• _EXERCISE_: From the listing below, return each line that includes "frame".

** begin MATERIAL SHOWN **

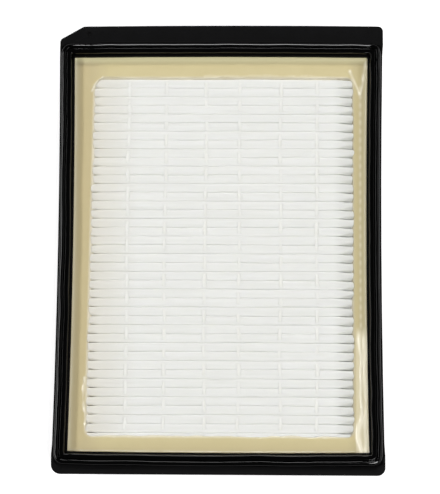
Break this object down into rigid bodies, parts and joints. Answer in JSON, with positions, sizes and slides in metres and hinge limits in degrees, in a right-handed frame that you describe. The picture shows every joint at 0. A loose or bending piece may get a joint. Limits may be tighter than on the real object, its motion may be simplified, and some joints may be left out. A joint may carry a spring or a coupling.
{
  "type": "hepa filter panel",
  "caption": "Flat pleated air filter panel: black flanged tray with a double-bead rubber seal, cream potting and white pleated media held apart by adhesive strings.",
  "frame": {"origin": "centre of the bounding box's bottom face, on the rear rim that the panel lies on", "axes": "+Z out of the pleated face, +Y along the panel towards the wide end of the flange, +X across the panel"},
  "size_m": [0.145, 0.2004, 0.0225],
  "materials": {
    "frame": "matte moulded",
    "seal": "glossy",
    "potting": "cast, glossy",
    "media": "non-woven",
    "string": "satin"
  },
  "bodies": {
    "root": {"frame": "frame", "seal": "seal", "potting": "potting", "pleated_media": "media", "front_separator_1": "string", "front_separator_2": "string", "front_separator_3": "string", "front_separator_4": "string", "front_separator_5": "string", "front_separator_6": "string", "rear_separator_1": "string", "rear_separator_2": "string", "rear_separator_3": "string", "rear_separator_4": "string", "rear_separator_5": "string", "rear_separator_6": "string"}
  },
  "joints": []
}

** end MATERIAL SHOWN **
** begin MATERIAL SHOWN **

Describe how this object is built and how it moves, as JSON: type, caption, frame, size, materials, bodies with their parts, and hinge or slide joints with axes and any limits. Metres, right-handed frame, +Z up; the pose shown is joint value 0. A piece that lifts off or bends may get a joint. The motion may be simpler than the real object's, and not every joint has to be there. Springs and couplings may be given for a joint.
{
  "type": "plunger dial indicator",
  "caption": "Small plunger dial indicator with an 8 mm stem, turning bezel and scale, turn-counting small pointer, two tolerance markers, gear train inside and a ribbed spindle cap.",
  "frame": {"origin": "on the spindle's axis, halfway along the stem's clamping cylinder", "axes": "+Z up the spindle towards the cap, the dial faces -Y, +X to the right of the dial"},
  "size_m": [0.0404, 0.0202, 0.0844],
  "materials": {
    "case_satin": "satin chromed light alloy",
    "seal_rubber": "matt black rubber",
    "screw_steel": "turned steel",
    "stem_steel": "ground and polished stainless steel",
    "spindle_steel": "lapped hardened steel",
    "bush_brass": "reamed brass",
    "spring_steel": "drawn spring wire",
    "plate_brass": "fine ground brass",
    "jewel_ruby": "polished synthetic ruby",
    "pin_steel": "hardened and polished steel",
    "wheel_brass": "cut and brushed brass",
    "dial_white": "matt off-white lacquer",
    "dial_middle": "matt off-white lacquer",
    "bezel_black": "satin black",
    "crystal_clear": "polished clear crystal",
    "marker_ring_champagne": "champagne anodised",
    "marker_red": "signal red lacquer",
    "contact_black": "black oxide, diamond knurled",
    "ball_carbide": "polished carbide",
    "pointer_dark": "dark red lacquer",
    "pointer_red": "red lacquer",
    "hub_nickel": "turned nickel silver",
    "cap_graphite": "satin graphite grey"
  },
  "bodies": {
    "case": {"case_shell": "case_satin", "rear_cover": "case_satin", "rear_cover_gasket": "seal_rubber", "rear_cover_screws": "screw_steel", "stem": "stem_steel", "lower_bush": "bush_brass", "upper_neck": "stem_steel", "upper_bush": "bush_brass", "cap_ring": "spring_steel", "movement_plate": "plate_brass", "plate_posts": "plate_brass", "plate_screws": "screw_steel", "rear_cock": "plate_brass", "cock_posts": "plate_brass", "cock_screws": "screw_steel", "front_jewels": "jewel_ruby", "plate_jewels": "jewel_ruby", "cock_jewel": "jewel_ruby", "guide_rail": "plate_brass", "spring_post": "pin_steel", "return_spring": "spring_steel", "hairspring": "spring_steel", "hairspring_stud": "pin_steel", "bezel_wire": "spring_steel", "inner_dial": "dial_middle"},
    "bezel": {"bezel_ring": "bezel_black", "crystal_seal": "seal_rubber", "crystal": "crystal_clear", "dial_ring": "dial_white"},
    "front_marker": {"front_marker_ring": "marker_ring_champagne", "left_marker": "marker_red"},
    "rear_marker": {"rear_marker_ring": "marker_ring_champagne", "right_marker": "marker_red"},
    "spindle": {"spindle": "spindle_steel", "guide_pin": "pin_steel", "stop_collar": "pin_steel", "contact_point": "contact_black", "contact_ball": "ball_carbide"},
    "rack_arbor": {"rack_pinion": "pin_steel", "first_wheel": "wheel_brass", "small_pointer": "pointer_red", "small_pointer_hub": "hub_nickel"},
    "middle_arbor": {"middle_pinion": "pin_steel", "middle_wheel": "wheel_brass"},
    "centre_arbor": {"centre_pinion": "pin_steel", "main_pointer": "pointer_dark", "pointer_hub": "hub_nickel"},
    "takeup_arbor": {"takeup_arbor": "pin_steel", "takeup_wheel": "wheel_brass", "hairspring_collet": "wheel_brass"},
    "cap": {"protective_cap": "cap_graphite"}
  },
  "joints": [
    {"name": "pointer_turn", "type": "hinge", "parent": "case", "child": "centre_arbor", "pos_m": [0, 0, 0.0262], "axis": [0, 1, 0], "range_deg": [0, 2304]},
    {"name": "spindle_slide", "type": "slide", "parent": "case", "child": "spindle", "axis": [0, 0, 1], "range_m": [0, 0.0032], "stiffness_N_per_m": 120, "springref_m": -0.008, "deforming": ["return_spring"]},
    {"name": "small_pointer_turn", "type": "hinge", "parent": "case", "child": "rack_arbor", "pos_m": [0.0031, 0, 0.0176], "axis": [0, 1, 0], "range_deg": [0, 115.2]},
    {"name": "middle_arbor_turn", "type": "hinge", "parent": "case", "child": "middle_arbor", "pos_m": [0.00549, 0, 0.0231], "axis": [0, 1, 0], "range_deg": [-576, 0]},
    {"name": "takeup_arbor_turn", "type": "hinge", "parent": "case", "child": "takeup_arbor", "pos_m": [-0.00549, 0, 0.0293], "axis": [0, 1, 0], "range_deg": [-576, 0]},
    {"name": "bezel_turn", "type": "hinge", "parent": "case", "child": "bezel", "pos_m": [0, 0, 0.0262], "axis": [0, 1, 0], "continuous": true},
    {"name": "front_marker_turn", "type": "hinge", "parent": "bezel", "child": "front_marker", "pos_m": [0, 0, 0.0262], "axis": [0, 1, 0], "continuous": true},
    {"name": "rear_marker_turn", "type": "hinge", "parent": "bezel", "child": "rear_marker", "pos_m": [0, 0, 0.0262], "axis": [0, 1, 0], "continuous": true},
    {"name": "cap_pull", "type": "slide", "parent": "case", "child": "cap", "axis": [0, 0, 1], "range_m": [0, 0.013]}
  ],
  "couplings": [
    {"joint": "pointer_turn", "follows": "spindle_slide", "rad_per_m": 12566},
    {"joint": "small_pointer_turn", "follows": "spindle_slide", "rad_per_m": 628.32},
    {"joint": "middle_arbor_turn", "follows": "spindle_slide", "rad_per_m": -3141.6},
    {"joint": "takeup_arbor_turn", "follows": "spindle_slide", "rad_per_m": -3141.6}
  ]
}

** end MATERIAL SHOWN **

• _THE SOLUTION_:
Break this object down into rigid bodies, parts and joints. Answer in JSON, with positions, sizes and slides in metres and hinge limits in degrees, in a right-handed frame that you describe. The picture shows every joint at 0. A loose or bending piece may get a joint. Limits may be tighter than on the real object, its motion may be simplified, and some joints may be left out. A joint may carry a spring or a coupling.
  "frame": {"origin": "centre of the bounding box's bottom face, on the rear rim that the panel lies on", "axes": "+Z out of the pleated face, +Y along the panel towards the wide end of the flange, +X across the panel"},
    "frame": "matte moulded",
    "root": {"frame": "frame", "seal": "seal", "potting": "potting", "pleated_media": "media", "front_separator_1": "string", "front_separator_2": "string", "front_separator_3": "string", "front_separator_4": "string", "front_separator_5": "string", "front_separator_6": "string", "rear_separator_1": "string", "rear_separator_2": "string", "rear_separator_3": "string", "rear_separator_4": "string", "rear_separator_5": "string", "rear_separator_6": "string"}
Describe how this object is built and how it moves, as JSON: type, caption, frame, size, materials, bodies with their parts, and hinge or slide joints with axes and any limits. Metres, right-handed frame, +Z up; the pose shown is joint value 0. A piece that lifts off or bends may get a joint. The motion may be simpler than the real object's, and not every joint has to be there. Springs and couplings may be given for a joint.
  "frame": {"origin": "on the spindle's axis, halfway along the stem's clamping cylinder", "axes": "+Z up the spindle towards the cap, the dial faces -Y, +X to the right of the dial"},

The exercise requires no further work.